# Beware: Prime Time Cigars



## aristotle (Mar 15, 2010)

Prime Time are a filtered and, often times, flavored, little cigar. The packaging as well as the little cigar size with a ring gauge of 20 clearly presents itself as a flavored alternative to cigarettes. Why is this important? It is obviously trying to appeal to cigarette smokers as well as skirting cigarette taxes and regulations by masquerading as a little cigar. I am worried that this product could catch the attention of anti-tobacco lobbyists and Government officials who would want to tax cigars even more. This product is clearly a danger to our hobby. I plan on boycotting any cigar store that carry these "little cigars". I'm mad and will be even more furious if cigars take a toll because some asshat company is trying to cell a cigarette as a little cigar.


----------



## Mante (Dec 25, 2009)

I agree there is some merit behind your thinking but there are plenty of others already on the market that have been around for ages. These are hardly new.


----------



## Broz (Oct 16, 2010)

Yes, when clove cigarettes were banned, Djarum just turned them into "cigarillos". And of course there's been a long history of small "cigars" being made to circumvent taxes. But because of the prestige and luxury implied by cigars I'd imagine that they'd be the last to be taxed to death.

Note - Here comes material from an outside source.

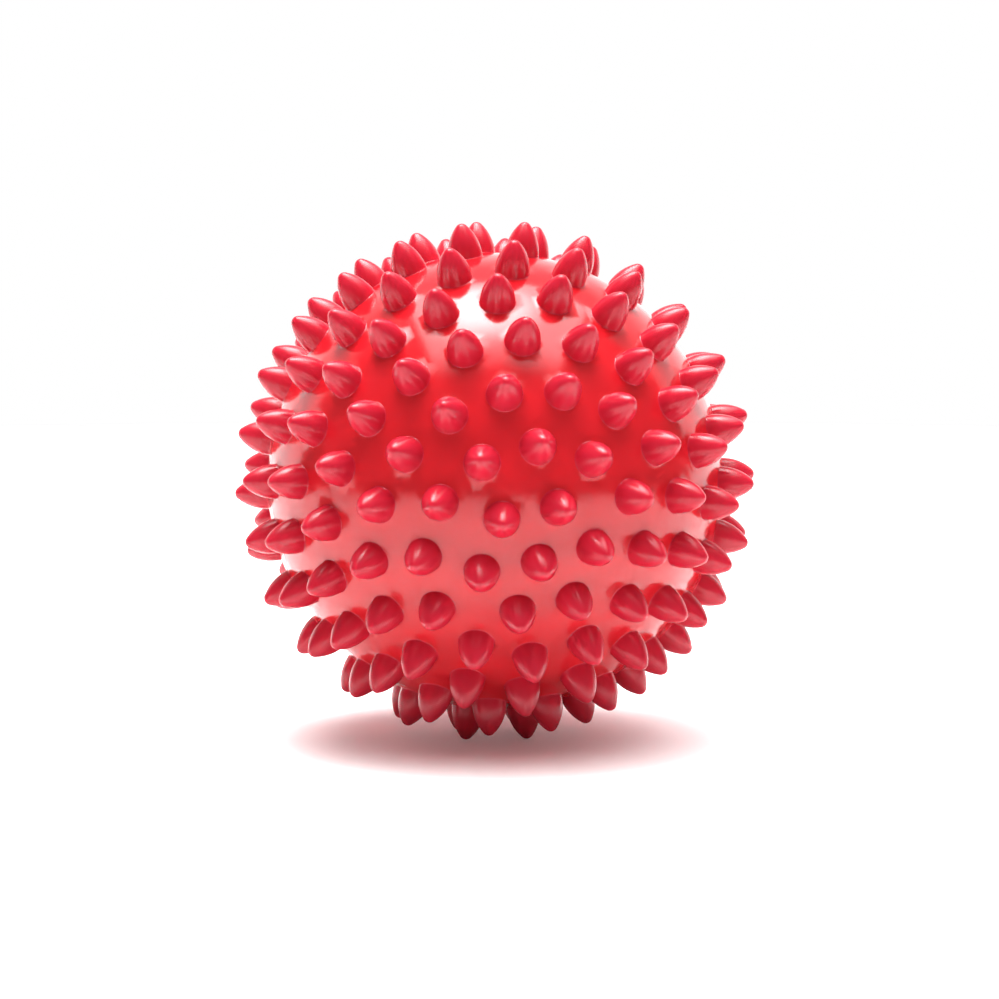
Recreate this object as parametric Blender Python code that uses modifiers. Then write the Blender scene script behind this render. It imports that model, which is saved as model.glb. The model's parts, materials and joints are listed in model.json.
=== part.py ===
"""Spiky massage ball: a hollow moulded skin covered in pointed nubs, a valve seat and a pull-out plug.

The skin is laid out round its moulding axis: a nub on the front pole (+Z of the moulding frame), rings of
nubs round it out to the mould's parting plane, and the same half again, turned over, behind it. The valve
takes the place of the back pole's nub. The whole ball is then turned to stand on three nub tips.

Lengths are in metres and +Z is up. The origin is the ball's centre.
"""

import math

import bmesh
import bpy
from mathutils import Matrix, Vector

MM = 0.001

# Skin
TIP_RADIUS = 45.0 * MM  # centre to nub tips: 90 mm across the tips
CORE_RADIUS = 39.3 * MM  # centre to the surface between the nubs
WALL = 2.8 * MM
CAVITY_SUBDIVISIONS = 3

# Nubs: a pointed arch turned round its axis, with a small round end
NUB_BASE_RADIUS = 3.0 * MM
NUB_END_RADIUS = 0.55 * MM
NUB_SIDES = 6
NUB_SIDE_LEVELS = 2

# Layout of one half: the pole nub, then rings at equal steps. A ring holds as many nubs as its length has
# room for, and starts at its own angle from the moulding frame's +X.
RING_STEP = math.radians(13.6)
NUBS_ON_EQUATOR = 25.6
RING_STARTS = [math.radians(angle) for angle in (0.0, 12.0, 0.9, 16.7, 6.4, 6.3, 3.6)]
BACK_HALF_TWIST = math.radians(174.4)

# Standing pose: the (ring, nub) pairs whose tips touch the surface, and where the front pole points
STANDING_NUBS = ((6, 18), (6, 19), (5, 18))
FRONT_POLE_HEADING = math.radians(-79.3)

# Valve, turned round the back pole. Heights are from the flat land round it, outwards.
FIT_GAP = 0.3 * MM  # clearance between the skin, the seat and the plug
LAND_RADIUS = 5.6 * MM
LAND_SIDES = 16
FLANGE_RADIUS = 4.7 * MM
FLANGE_THICKNESS = 2.4 * MM
HEAD_RECESS_RADIUS = 3.6 * MM
HEAD_RECESS_DEPTH = 1.4 * MM
SEAT_RADIUS = 3.2 * MM
SEAT_LENGTH = 9.0 * MM
BORE_MOUTH_RADIUS = 1.8 * MM
BORE_END_RADIUS = 1.5 * MM
NECK_RADIUS = 6.6 * MM
NECK_LENGTH = 7.0 * MM
PLUG_HEAD_THICKNESS = 1.4 * MM
PLUG_EDGE = 0.3 * MM
PLUG_LENGTH = 9.6 * MM
PLUG_POINT = 0.6 * MM
TURNED_STEPS = 24
MERGE_DISTANCE = 0.001 * MM


def clear_scene():
    for item in list(bpy.data.objects):
        bpy.data.objects.remove(item, do_unlink=True)


def new_collection(name):
    collection = bpy.data.collections.new(name)
    bpy.context.scene.collection.children.link(collection)
    return collection


def new_material(name, color, roughness):
    material = bpy.data.materials.new(name)
    material.use_nodes = True
    shader = material.node_tree.nodes["Principled BSDF"]
    shader.inputs["Base Color"].default_value = (*color, 1.0)
    shader.inputs["Roughness"].default_value = roughness
    shader.inputs["Metallic"].default_value = 0.0
    return material


def new_object(name, mesh, collection, parent):
    item = bpy.data.objects.new(name, mesh)
    collection.objects.link(item)
    item.parent = parent
    return item


def new_empty(name, collection, matrix, parent=None):
    empty = bpy.data.objects.new(name, None)
    collection.objects.link(empty)
    empty.parent = parent
    empty.matrix_local = matrix
    return empty


# Layout


def direction(from_pole, azimuth):
    """Unit vector in the moulding frame."""
    level = math.sin(from_pole)
    return Vector((level * math.cos(azimuth), level * math.sin(azimuth), math.cos(from_pole)))


def nubs_on(ring):
    return max(1, round(NUBS_ON_EQUATOR * math.sin(ring * RING_STEP)))


def nub_direction(ring, index):
    turn = math.tau * index / nubs_on(ring)
    return direction(ring * RING_STEP, RING_STARTS[ring] + turn)


def front_half():
    rings = range(len(RING_STARTS))
    return [nub_direction(ring, index) for ring in rings for index in range(nubs_on(ring))]


def back_half():
    """The front half turned over about a line in the parting plane, without its pole nub."""
    over = Matrix.Rotation(math.pi, 3, direction(math.pi / 2, BACK_HALF_TWIST / 2))
    return [over @ nub for nub in front_half()[1:]]


def standing_rotation():
    """Turn from the moulding frame to the standing one, which has three nub tips on a level surface."""
    first, second, third = (nub_direction(*nub) for nub in STANDING_NUBS)
    up = (second - first).cross(third - first).normalized()
    if up.dot(first) > 0:
        up.negate()
    pole = direction(0.0, 0.0)
    ahead = (pole - up * pole.dot(up)).normalized()
    levelled = Matrix((ahead, up.cross(ahead), up))
    return Matrix.Rotation(FRONT_POLE_HEADING, 3, "Z") @ levelled


# Skin


def nub_levels():
    """(radius, height) of each ring of points up a nub, from its base to its end.

    The side is an arc that leaves the base at a right angle and runs into the round end.
    """
    height = TIP_RADIUS - math.sqrt(CORE_RADIUS**2 - NUB_BASE_RADIUS**2)
    end_height = height - NUB_END_RADIUS
    side = (NUB_BASE_RADIUS**2 + end_height**2 - NUB_END_RADIUS**2) / (
        2 * (NUB_BASE_RADIUS - NUB_END_RADIUS)
    )
    inset = side - NUB_BASE_RADIUS
    last_angle = math.atan2(end_height, inset)
    angles = [last_angle * level / NUB_SIDE_LEVELS for level in range(NUB_SIDE_LEVELS + 1)]
    return [(side * math.cos(angle) - inset, side * math.sin(angle)) for angle in angles]


def add_circle_on_core(bm, along, radius, sides, mark, value):
    """Adds a circle of points on the core's sphere, each marked with the number of its circle."""
    height = math.sqrt(CORE_RADIUS**2 - radius**2)
    place = Matrix.Translation(along * height) @ along.to_track_quat("Z", "Y").to_matrix().to_4x4()
    circle = bmesh.ops.create_circle(bm, segments=sides, radius=radius, matrix=place)
    for vert in circle["verts"]:
        vert[mark] = value


def merge_circle_faces(bm, mark):
    """Makes the faces inside each circle one flat face, and returns those faces by circle number."""
    inside = {}
    for face in bm.faces:
        values = {vert[mark] for vert in face.verts}
        if len(values) == 1:
            inside.setdefault(values.pop(), []).append(face)
    return {
        value: bmesh.ops.dissolve_faces(bm, faces=faces)["region"][0]
        for value, faces in inside.items()
    }


def raise_nub(bm, face, along):
    """Draws one flat base face out into a nub."""
    levels = nub_levels()
    base_radius, _ = levels[0]
    foot = along * math.sqrt(CORE_RADIUS**2 - NUB_BASE_RADIUS**2)
    spokes = [(vert.co - foot) / base_radius for vert in face.verts]
    for radius, height in levels[1:]:
        face = bmesh.ops.extrude_discrete_faces(bm, faces=[face])["faces"][0]
        for vert, spoke in zip(face.verts, spokes):
            vert.co = foot + spoke * radius + along * height
    point = bmesh.ops.poke(bm, faces=[face])["verts"][0]
    point.co = along * TIP_RADIUS


def skin_mesh():
    """Outer surface: the core is drawn tight over the nubs' base circles, and each base is then raised."""
    nubs = front_half() + back_half()
    bm = bmesh.new()
    mark = bm.verts.layers.int.new("circle")
    for number, along in enumerate(nubs):
        add_circle_on_core(bm, along, NUB_BASE_RADIUS, NUB_SIDES, mark, number)
    add_circle_on_core(bm, direction(math.pi, 0.0), LAND_RADIUS, LAND_SIDES, mark, len(nubs))
    bmesh.ops.convex_hull(bm, input=bm.verts[:])
    bases = merge_circle_faces(bm, mark)
    for number, along in enumerate(nubs):
        raise_nub(bm, bases[number], along)
    bmesh.ops.recalc_face_normals(bm, faces=bm.faces[:])
    mesh = bpy.data.meshes.new("ball_skin")
    bm.to_mesh(mesh)
    bm.free()
    return mesh


def cavity_mesh():
    bm = bmesh.new()
    bmesh.ops.create_icosphere(bm, subdivisions=CAVITY_SUBDIVISIONS, radius=CORE_RADIUS - WALL)
    mesh = bpy.data.meshes.new("cavity")
    bm.to_mesh(mesh)
    bm.free()
    return mesh


# Turned pieces


def turned_object(name, profile, collection, parent):
    """Turns (radius, height) points about +Z. They run down the outer side, top to bottom."""
    mesh = bpy.data.meshes.new(name)
    points = [(radius, 0.0, height) for radius, height in profile]
    edges = [(first, first + 1) for first in range(len(points) - 1)]
    mesh.from_pydata(points, edges, [])
    item = new_object(name, mesh, collection, parent)
    screw = item.modifiers.new("Turn", "SCREW")
    screw.axis = "Z"
    screw.angle = math.tau
    screw.steps = TURNED_STEPS
    screw.render_steps = TURNED_STEPS
    screw.use_merge_vertices = True
    screw.merge_threshold = MERGE_DISTANCE
    screw.use_smooth_shade = True
    return item


def seat_profile():
    """A closed ring section: rim, outer side, inner end, up the tapered bore and out of the recess."""
    return [
        (HEAD_RECESS_RADIUS, 0.0),
        (FLANGE_RADIUS, 0.0),
        (FLANGE_RADIUS, -FLANGE_THICKNESS),
        (SEAT_RADIUS, -FLANGE_THICKNESS),
        (SEAT_RADIUS, -SEAT_LENGTH),
        (BORE_END_RADIUS, -SEAT_LENGTH),
        (BORE_MOUTH_RADIUS, -HEAD_RECESS_DEPTH),
        (HEAD_RECESS_RADIUS, -HEAD_RECESS_DEPTH),
        (HEAD_RECESS_RADIUS, 0.0),
    ]


def stem_radius(height):
    """The plug's stem follows the seat's tapered bore, inside it by the clearance."""
    taper = (BORE_MOUTH_RADIUS - BORE_END_RADIUS) / (SEAT_LENGTH - HEAD_RECESS_DEPTH)
    return BORE_MOUTH_RADIUS - FIT_GAP + taper * (height + HEAD_RECESS_DEPTH)


def plug_profile():
    """The head stands a little proud of the rim round it, and the stem's end is chamfered."""
    head_radius = HEAD_RECESS_RADIUS - FIT_GAP
    head_bottom = FIT_GAP - HEAD_RECESS_DEPTH
    head_top = head_bottom + PLUG_HEAD_THICKNESS
    point_start = PLUG_POINT - PLUG_LENGTH
    return [
        (0.0, head_top),
        (head_radius - PLUG_EDGE, head_top),
        (head_radius, head_top - PLUG_EDGE),
        (head_radius, head_bottom),
        (stem_radius(head_bottom), head_bottom),
        (stem_radius(point_start), point_start),
        (stem_radius(point_start) - PLUG_POINT, -PLUG_LENGTH),
        (0.0, -PLUG_LENGTH),
    ]


def bore_profile():
    """The stepped hole that the seat is set in, cut right through the skin and its neck."""
    above = FLANGE_THICKNESS
    below = -NECK_LENGTH - WALL
    recess_bottom = -FLANGE_THICKNESS - FIT_GAP
    return [
        (0.0, above),
        (FLANGE_RADIUS + FIT_GAP, above),
        (FLANGE_RADIUS + FIT_GAP, recess_bottom),
        (SEAT_RADIUS + FIT_GAP, recess_bottom),
        (SEAT_RADIUS + FIT_GAP, below),
        (0.0, below),
    ]


def neck_profile():
    """The solid boss that stays inside the wall, for the hole to go through."""
    return [
        (0.0, 0.0),
        (NECK_RADIUS, 0.0),
        (NECK_RADIUS, -NECK_LENGTH),
        (0.0, -NECK_LENGTH),
    ]


# Assembly


def cut(item, cutter, name):
    boolean = item.modifiers.new(name, "BOOLEAN")
    boolean.operation = "DIFFERENCE"
    boolean.solver = "EXACT"
    boolean.object = cutter


def as_cutter(item):
    item.hide_render = True
    item.display_type = "WIRE"
    return item


def add_skin(parts, cutters, ball, valve):
    skin = new_object("ball_skin", skin_mesh(), parts, ball)
    cavity = as_cutter(new_object("cavity", cavity_mesh(), cutters, ball))
    neck = as_cutter(turned_object("neck", neck_profile(), cutters, valve))
    bore = as_cutter(turned_object("bore", bore_profile(), cutters, valve))
    cut(cavity, neck, "Leave the neck")
    cut(skin, cavity, "Hollow")
    cut(skin, bore, "Valve hole")
    skin.data.materials.append(new_material("ball_skin", (0.62, 0.012, 0.028), 0.22))


def add_valve(parts, valve):
    seat = turned_object("valve_seat", seat_profile(), parts, valve)
    seat.data.materials.append(new_material("valve_seat", (0.50, 0.012, 0.025), 0.35))
    plug = turned_object("valve_plug", plug_profile(), parts, valve)
    plug.data.materials.append(new_material("valve_plug", (0.85, 0.84, 0.81), 0.40))


def main():
    clear_scene()
    parts = new_collection("massage_ball")
    cutters = new_collection("cutters")
    ball = new_empty("moulding_axis", parts, standing_rotation().to_4x4())
    land_height = math.sqrt(CORE_RADIUS**2 - LAND_RADIUS**2)
    back_pole = Matrix.Rotation(math.pi, 4, "X") @ Matrix.Translation((0.0, 0.0, land_height))
    valve = new_empty("valve_axis", parts, back_pole, ball)
    add_skin(parts, cutters, ball, valve)
    add_valve(parts, valve)


main()
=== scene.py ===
"""Looks of the spiky massage ball: a fine glossy vinyl skin, its valve, a white floor and soft studio light.

The nubs' places and the valve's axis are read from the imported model. Lengths are in metres, +Z is up, and
the ball's centre is the origin.
"""

import json
import math

import bmesh
import bpy
import numpy as np
from mathutils import Matrix, Vector


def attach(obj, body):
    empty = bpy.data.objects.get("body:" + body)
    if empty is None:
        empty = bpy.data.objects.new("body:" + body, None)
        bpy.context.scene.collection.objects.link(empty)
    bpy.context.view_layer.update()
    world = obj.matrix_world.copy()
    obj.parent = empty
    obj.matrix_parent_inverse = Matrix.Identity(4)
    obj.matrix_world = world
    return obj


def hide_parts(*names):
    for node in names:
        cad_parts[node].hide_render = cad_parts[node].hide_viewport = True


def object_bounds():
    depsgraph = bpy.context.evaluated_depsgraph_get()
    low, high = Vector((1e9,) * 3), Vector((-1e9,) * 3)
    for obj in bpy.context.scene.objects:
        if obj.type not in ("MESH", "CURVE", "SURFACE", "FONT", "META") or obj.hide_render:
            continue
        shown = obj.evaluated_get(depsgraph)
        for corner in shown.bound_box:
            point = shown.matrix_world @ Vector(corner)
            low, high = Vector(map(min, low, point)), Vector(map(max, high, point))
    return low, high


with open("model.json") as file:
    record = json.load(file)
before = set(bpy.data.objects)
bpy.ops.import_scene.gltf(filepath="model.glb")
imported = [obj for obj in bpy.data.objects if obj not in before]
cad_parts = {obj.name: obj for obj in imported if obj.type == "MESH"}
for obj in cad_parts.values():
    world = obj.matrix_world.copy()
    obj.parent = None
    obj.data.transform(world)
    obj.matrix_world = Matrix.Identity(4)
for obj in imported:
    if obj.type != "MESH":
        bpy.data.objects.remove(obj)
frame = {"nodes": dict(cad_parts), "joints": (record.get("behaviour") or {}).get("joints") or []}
CAD_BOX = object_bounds()

MM = 0.001

# Skin
TIP_RADIUS = 45.0 * MM  # centre to the nub tips
CORE_RADIUS = 39.3 * MM  # centre to the surface between the nubs
CORE_SUBDIVISIONS = 6
NUB_BASE_RADIUS = 2.95 * MM
NUB_FILLET = 0.14 * MM
NUB_END_RADIUS = 1.2 * MM
NUB_SIDES = 24
FILLET_STEPS = 3
SIDE_STEPS = 8
END_STEPS = 4
CIRCLE_CLEARANCE = 0.4 * MM  # from a nub's foot, or the valve's land, to the next point between them
CORE_MATERIAL = 0
NUB_MATERIAL = 1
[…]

What's scarier is that American companies (RJR and PM) are selling super-sweet "snus" which definitely appeals to kids... which undermines the spread of the real, harm reductive Swedish snus product for those who wish to quit cigarettes without spending top dollar for ineffective gum and patches.


----------



## JustOneMoreStick (Sep 21, 2009)

I used to smoke them back when I smoked. I am not sure that boycotting a cigar store will help much since they seem to be at every gas station also.


----------



## pomorider (Nov 14, 2009)

Prime time is already illegal in Canada because kids are smoking them.


----------



## Wigwam_Motel (Oct 25, 2009)

ever smoke cigars from the las vegas cigar company


----------